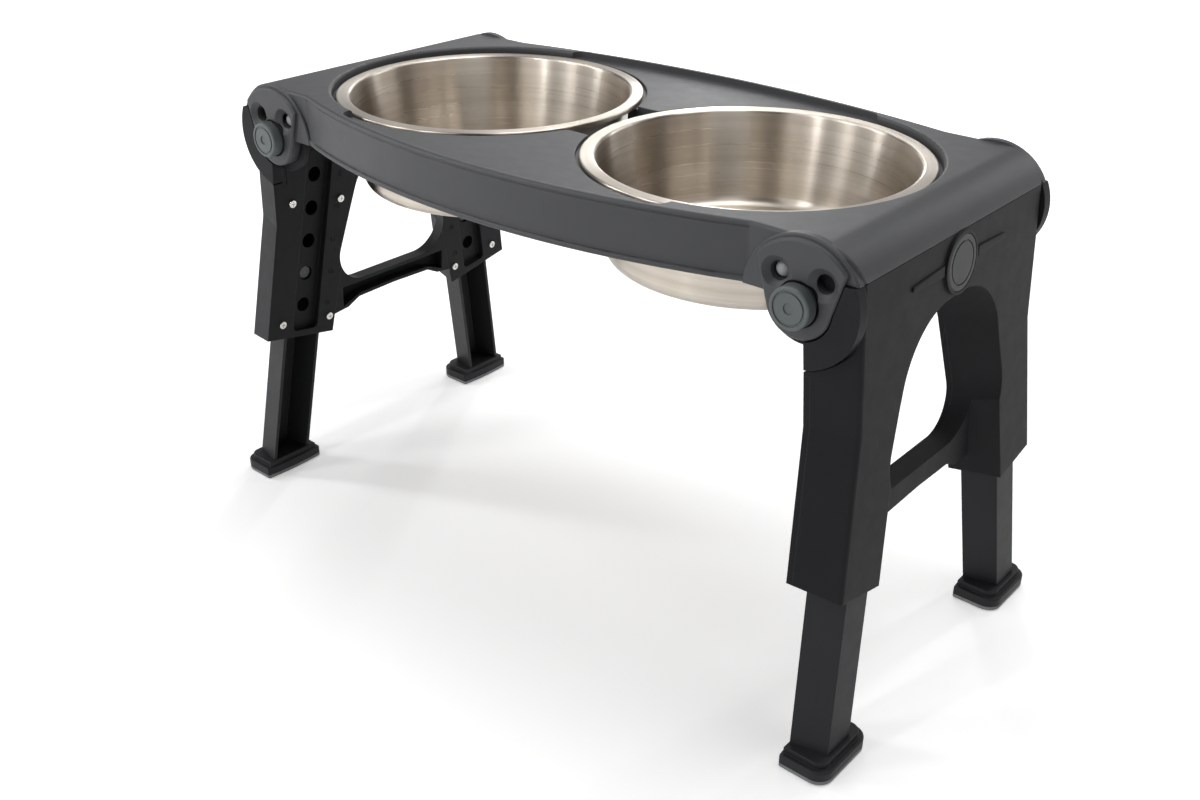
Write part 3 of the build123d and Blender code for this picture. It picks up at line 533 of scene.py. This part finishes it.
@dataclass(frozen=True)
class MouldedRubber:
    """Grey thermoplastic rubber of the foot pads: matt, finely pitted and a little dusty."""

    name: str = "moulded_rubber_grey"
    colour: str = "#8a8c8d"
    shade: str = "#7a7c7d"
    dust_mm: float = 5.0
    roughness: tuple[float, float] = (0.7, 0.86)
    # The pits are about 0.3 mm. They are drawn coarser, so that they show.
    pit_mm: float = 1.0
    pit_depth_mm: float = 0.05
    ior: float = 1.52

    def build(self) -> bpy.types.Material:
        """Make the material.

        Returns:
            The finished material.
        """
        material, shader, place = start_material(self.name)
        out = material.node_tree.links.new
        dust = add_node(
            material,
            "ShaderNodeTexNoise",
            {"Scale": per_metre(self.dust_mm), "Detail": 5.0},
            {"Vector": place},
        )
        tone = add_node(
            material,
            "ShaderNodeMix",
            {"data_type": "RGBA", 6: linear(self.colour), 7: linear(self.shade)},
            {"Factor": dust.outputs["Fac"]},
        )
        out(tone.outputs[2], shader.inputs["Base Color"])
        smooth, rough = self.roughness
        gloss = add_node(
            material,
            "ShaderNodeMapRange",
            {"From Min": NOISE_LOW, "From Max": NOISE_HIGH, "To Min": smooth, "To Max": rough},
            {"Value": dust.outputs["Fac"]},
        )
        out(gloss.outputs["Result"], shader.inputs["Roughness"])
        pits = add_node(
            material,
            "ShaderNodeTexNoise",
            {"Scale": per_metre(self.pit_mm), "Detail": 2.0},
            {"Vector": place},
        )
        relief = add_node(
            material,
            "ShaderNodeBump",
            {"Distance": self.pit_depth_mm * MM},
            {"Height": pits.outputs["Fac"]},
        )
        out(relief.outputs["Normal"], shader.inputs["Normal"])
        shader.inputs["IOR"].default_value = self.ior
        return material


def dress(node: str, material: bpy.types.Material) -> None:
    """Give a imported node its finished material.

    Args:
        node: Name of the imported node.
        material: Material that replaces the plain one.
    """
    mesh = frame["nodes"][node].data
    mesh.materials.clear()
    mesh.materials.append(material)
    log.info("%s: dressed in %s", node, material.name)


def settle(
    piece: bpy.types.Object, name: str, material: bpy.types.Material, body: str
) -> None:
    """Name, dress and mount a finished piece whose place is in its mesh.

    Args:
        piece: The finished mesh object.
        name: Name of the piece.
        material: Its material.
        body: Body that carries it.
    """
    piece.name = name
    piece.data.name = name
    piece.data.materials.clear()
    piece.data.materials.append(material)
    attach(piece, body)
    log.info("%s: %d faces on %s", name, len(piece.data.polygons), body)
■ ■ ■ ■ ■
Find the word "piece" in the material, then list each line that holds it.

Full output
    piece: bpy.types.Object, name: str, material: bpy.types.Material, body: str
    """Name, dress and mount a finished piece whose place is in its mesh.
        piece: The finished mesh object.
        name: Name of the piece.
    piece.name = name
    piece.data.name = name
    piece.data.materials.clear()
    piece.data.materials.append(material)
    attach(piece, body)
    log.info("%s: %d faces on %s", name, len(piece.data.polygons), body)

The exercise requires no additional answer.